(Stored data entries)

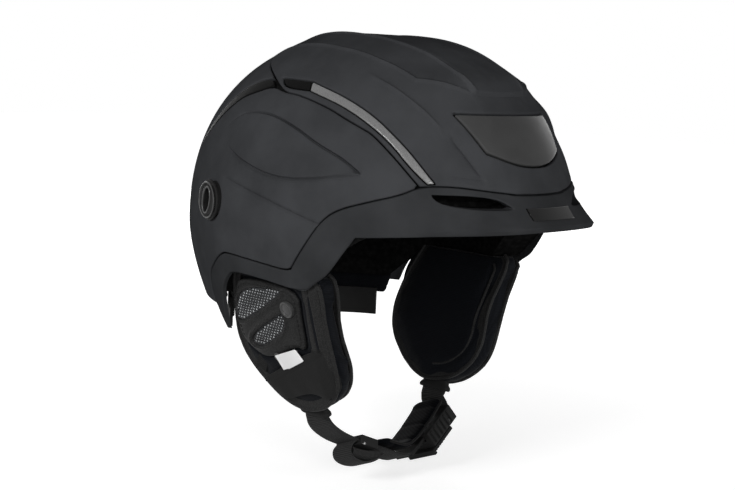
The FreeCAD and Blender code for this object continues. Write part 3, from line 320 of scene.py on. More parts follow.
def stripe_material():
    """Retroreflective film: bright grey with a fine cell pattern under a clear coat."""
    material, tree, shader = new_material("stripe_grey")
    place = place_coordinates(tree)
    cells = voronoi(tree, place, 900.0, "DISTANCE_TO_EDGE")
    tree.links.new(ramp(tree, cells, [(0.02, grey(0.085)), (0.12, grey(0.13))]), shader.inputs["Base Color"])
    tree.links.new(span(tree, noise(tree, place, 90.0, 4.0), 0.26, 0.40), shader.inputs["Roughness"])
    shader.inputs["Specular IOR Level"].default_value = 0.5
    shader.inputs["Coat Weight"].default_value = 0.25
    shader.inputs["Coat Roughness"].default_value = 0.12
    bump(tree, shader, [(cells, 0.00006, 0.4), (noise(tree, place, 160.0, 3.0), 0.0003, 0.15)])
    return material


def foam_material():
    """Expanded foam: packed beads with small pits between them."""
    material, tree, shader = new_material("foam")
    place = place_coordinates(tree)
    beads = voronoi(tree, place, 320.0, "SMOOTH_F1")
    tree.links.new(ramp(tree, beads, [(0.1, grey(0.008)), (0.6, grey(0.003))]), shader.inputs["Base Color"])
    shader.inputs["Roughness"].default_value = 0.75
    shader.inputs["Specular IOR Level"].default_value = 0.01
    height = math_node(tree, "SUBTRACT", 1.0, beads)
    bump(tree, shader, [(height, 0.0006, 0.6), (noise(tree, place, 1500.0, 2.0), 0.0001, 0.3)])
    return material


def leather_material():
    """Leather-like cover: pebbled grain, soft gloss that varies, faint creases."""
    material, tree, shader = new_material("pad_cover")
    place = place_coordinates(tree)
    pebbles = voronoi(tree, place, 750.0, "DISTANCE_TO_EDGE")
    creases = noise(tree, place, 75.0, 5.0, 0.6)
    tree.links.new(ramp(tree, pebbles, [(0.02, grey(0.014)), (0.25, grey(0.024))]), shader.inputs["Base Color"])
    shader.inputs["Specular IOR Level"].default_value = 0.04
    tree.links.new(span(tree, creases, 0.38, 0.58), shader.inputs["Roughness"])
    bump(tree, shader, [(pebbles, 0.00015, 0.6), (creases, 0.0012, 0.3)])
    return material


def net_material():
    """Dark knit behind the windows: threads round darker eyelets."""
    material, tree, shader = new_material("net_grey")
    place = place_coordinates(tree)
    eyes = product(tree, wave(tree, place, 240.0, "Y"), wave(tree, place, 240.0, "Z"))
    stops = [(0.25, grey(0.006, (0.9, 1.0, 1.2))), (0.55, grey(0.022, (0.92, 1.0, 1.12)))]
    tree.links.new(ramp(tree, eyes, stops), shader.inputs["Base Color"])
    shader.inputs["Roughness"].default_value = 0.7
    shader.inputs["Specular IOR Level"].default_value = CLOTH_SPECULAR
    shader.inputs["Sheen Weight"].default_value = 0.2
    bump(tree, shader, [(eyes, 0.0004, 0.8)])
    return material


def webbing_material():
    """Woven strap: ribs across it and fine threads along it."""
    material, tree, shader = new_material("webbing")
    flat = tree.nodes.new("ShaderNodeUVMap").outputs["UV"]
    ribs = wave(tree, flat, 0.28, "X", 0.4)
    threads = wave(tree, flat, 0.5, "Y", 0.8)
    fuzz = noise(tree, place_coordinates(tree), 1400.0, 3.0)
    mixed = mix(tree, (ribs, 0.5), (threads, 0.3), (fuzz, 0.2))
    tree.links.new(ramp(tree, mixed, [(0.2, grey(0.010)), (0.8, grey(0.034))]), shader.inputs["Base Color"])
    shader.inputs["Roughness"].default_value = 0.72
    shader.inputs["Specular IOR Level"].default_value = CLOTH_SPECULAR
    shader.inputs["Sheen Weight"].default_value = 0.05
    bump(tree, shader, [(mixed, 0.0004, 0.7)])
    return material


def steel_material():
    """Dark steel with fine drawn lines."""
    material, tree, shader = new_material("steel")
    place = place_coordinates(tree)
    lines = noise(tree, place, 500.0, 4.0)
    tree.links.new(ramp(tree, lines, [(0.3, grey(0.13)), (0.7, grey(0.20))]), shader.inputs["Base Color"])
    shader.inputs["Metallic"].default_value = 1.0
    tree.links.new(span(tree, lines, 0.22, 0.36), shader.inputs["Roughness"])
    bump(tree, shader, [(lines, 0.00003, 0.3)])
    return material


# Plastics: colour, its spread, roughness, scale and depth in metres of the grain, specular level
PLASTICS = {
    "shell_charcoal": (grey(0.042, (0.97, 1.0, 1.07)), 0.12, 0.7, 2600.0, 0.00007, 0.0),
    # The lower shell's charcoal is the shell's own charcoal made darker: painted shade on the brim, temples and
    # ear frames, which face down
    "lower_charcoal_painted_shade": (grey(0.032, (0.97, 1.0, 1.06)), 0.12, 0.7, 2600.0, 0.00007, 0.0),
    "panel_black": (grey(0.045), 0.10, 0.45, 2200.0, 0.00004, 0.04),
    "gloss_black": (grey(0.004), 0.08, 0.14, 900.0, 0.00001, 0.10),
    "trim_black": (grey(0.016), 0.12, 0.5, 1800.0, 0.00006, 0.03),
    "snap_grey": (grey(0.045), 0.08, 0.35, 1500.0, 0.00003, 0.20),
    "stripe_black": (grey(0.006), 0.08, 0.45, 900.0, 0.00001, 0.01),
    "net_dots": (grey(0.34, (0.97, 1.0, 1.03)), 0.25, 0.5, 900.0, 0.0001, 0.3),
}

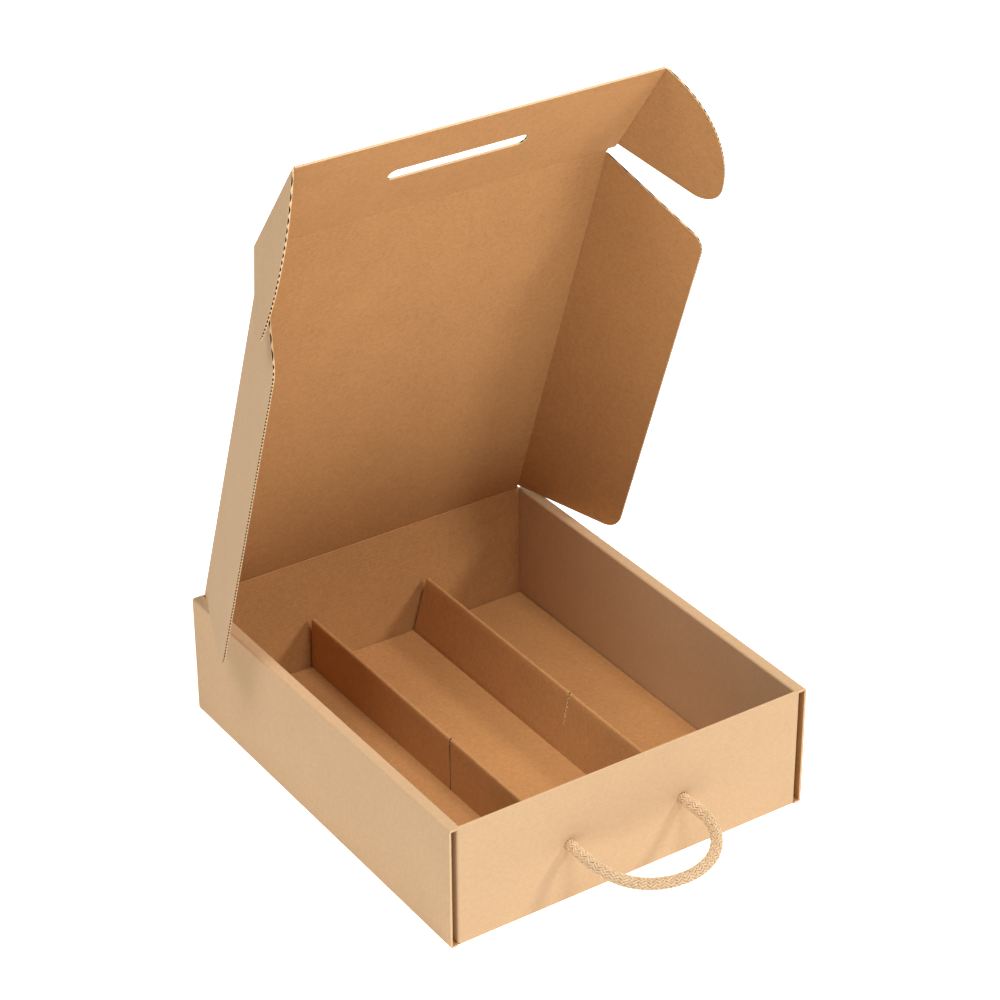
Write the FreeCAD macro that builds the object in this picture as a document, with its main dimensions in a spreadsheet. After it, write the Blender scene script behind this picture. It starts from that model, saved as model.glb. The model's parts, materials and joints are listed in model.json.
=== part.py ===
import FreeCAD, Part
import Sketcher
import math
import os

# Bottle shipping box of thin fluted board, standing open. Millimetres and degrees.
# The origin is the centre of the tray's underside: X runs across the front, Y to the back, Z up.
doc = FreeCAD.newDocument("bottle_shipping_box")

# Driving dimensions
sizes = doc.addObject("Spreadsheet::Sheet", "sizes")
DRIVING = [
    ("board", 1.6),              # thickness of the fluted board
    ("play", 0.2),               # gap between two faces of board that lie on each other
    ("width", 298.0),            # tray, outside, left to right
    ("depth", 345.0),            # tray, outside, front to back
    ("height", 97.0),            # tray, outside
    ("side_wall", 9.4),          # whole thickness of a rolled-over side wall
    ("ear_slot", 4.4),           # gap behind the outer side panel that takes an ear
    ("corner_flap", 45.0),       # length of the four corner flaps held in the side walls
    ("tab_length", 40.0),        # lock tabs of the inner side panels
    ("tab_inset", 62.0),         # a tab's near end, from the front or the back
    ("tab_play", 0.3),           # gap all round a tab in its slot
    ("fold_gap", 0.3),           # gap between a fold's bead and the panel that turns on it
    ("lid_angle", 71.0),         # angle of the lid above its closed place
    ("lid_overhang", 0.4),       # gap between the front wall and the closed front flap
    ("dust_inset", 10.6),        # fold of a dust flap, in from the tray's side
    ("ear_inset", 3.4),          # fold of an ear, in from the tray's side
    ("flap_lift", 1.0),          # the closed front flap's edge above the table
    ("flap_angle", 17.0),        # bend of the front flap from the lid's plane
    ("slot_length", 110.0),      # handle slot of the front flap
    ("slot_width", 12.0),
    ("slot_rise", 50.8),         # middle of the slot, from the front flap's fold
    ("handle_shift", -5.0),      # the handle's middle, from the box's middle
    ("dust_reach", 91.0),        # dust flap, from its fold to its free edge
    ("dust_start", 3.0),         # its lower edge at the fold, from the lid's hinge
    ("dust_rise", 20.0),         # how far that edge climbs by the free edge
    ("dust_top_gap", 3.4),       # its upper edge at the fold, from the front flap's fold
    ("dust_drop", 24.0),         # how far that edge falls by the free edge
    ("dust_low_round", 16.0),    # radius of its lower corner
    ("dust_top_round", 13.0),    # radius of its upper corner
    ("left_dust_angle", 67.5),   # bend of each dust flap from the lid's plane
    ("right_dust_angle", 69.0),
    ("ear_top_gap", 4.0),        # an ear's straight edge, from the front flap's fold
    ("ear_reach", 79.0),         # an ear, from its fold to its tip
    ("ear_tip_round", 16.0),     # radius of an ear's tip
    ("ear_curve", 97.0),         # radius of an ear's long curved edge
    ("ear_foot_gap", 1.0),       # the curve's end, from the front flap's free edge
    ("left_ear_angle", 64.0),    # bend of each ear from the front flap's plane
    ("right_ear_angle", 57.0),
    ("middle_floor", 78.0),      # the divider's floor between its two ridges
    ("ridge_base", 14.0),        # a ridge's width at its foot
    ("ridge_height", 46.0),      # a ridge's top above the divider's underside
    ("ridge_front_gap", 26.0),   # ridge's front end, from the tray's front: room for the knots
    ("divider_side_play", 0.4),  # divider to the side walls
    ("divider_end_play", 2.8),   # divider to the back wall
    ("slit_place", 148.0),       # cut across the ridges, from the tray's front
    ("slit_width", 1.0),
    ("tear_depth", 24.0),        # depth of the right ridge's cut, from its top
    ("rope_size", 9.0),          # diameter of the rope
    ("rope_hole", 10.6),         # punched hole that it goes through
    ("rope_spacing", 95.0),      # between the two holes
    ("rope_rise", 46.5),         # height of the holes
    ("knot_size", 18.0),         # diameter of a rope knot
    ("knot_seat", 3.0),          # a knot's flat face, from the tray's front
]
for row, (alias, value) in enumerate(DRIVING, start=1):
    sizes.set("A%d" % row, alias)
    sizes.set("B%d" % row, str(value))
    sizes.setAlias("B%d" % row, alias)
doc.recompute()


def size(alias):
    """A driving dimension's value."""
    return float(sizes.get(alias))


def cells(formula):
    """A formula in plain size names, with each name pointed at its cell."""
    words = []
    word = ""
    for sign in formula + " ":
        if sign.isalpha() or sign == "_":
            word += sign
            continue
        known = word in [alias for alias, value in DRIVING]
        words.append("sizes." + word if known else word)
        words.append(sign)
        word = ""
    return "".join(words).strip()


def bind(thing, **formulas):
    """Ties properties to size formulas; x, y and z are the place."""
    for name, formula in formulas.items():
        path = ".Placement.Base." + name if name in ("x", "y", "z") else name
        thing.setExpression(path, cells(str(formula)))


def panel(name, x, y, z, dx, dy, dz):
    """A flat panel of board: a block from a lowest corner, with its three sizes."""
    block = doc.addObject("Part::Box", name)
    bind(block, x=x, y=y, z=z, Length=dx, Width=dy, Height=dz)
    return block


def rod(name, x, y, z, radius, length, along, turn=0, angle=360):
    """A round along an axis. A quarter round is the outside of a square fold."""
    round_bar = doc.addObject("Part::Cylinder", name)
    across = {"X": FreeCAD.Rotation(FreeCAD.Vector(0, 1, 0), 90),
              "Y": FreeCAD.Rotation(FreeCAD.Vector(1, 0, 0), -90),
              "Z": FreeCAD.Rotation()}[along]
    spin = FreeCAD.Rotation(FreeCAD.Vector(0, 0, 1), turn)
    round_bar.Placement = FreeCAD.Placement(FreeCAD.Vector(), across.multiply(spin))
    bind(round_bar, x=x, y=y, z=z, Radius=radius, Height=length)
    round_bar.Angle = angle
    return round_bar


def join(name, pieces):
    """Panels and folds that are one sheet of board."""
    whole = doc.addObject("Part::MultiFuse", name)
    whole.Shapes = pieces
    whole.Refine = True
    return whole


def take_away(name, whole, holes):
    """The sheet with its punched holes and slits."""
    if len(holes) > 1:
        holes = [join(name + "_holes", holes)]
    punched = doc.addObject("Part::Cut", name)
    punched.Base = whole
    punched.Tool = holes[0]
    return punched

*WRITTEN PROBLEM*
Count how many lines above include the word "scene" and answer with that figure only.

*THE REPLY*
2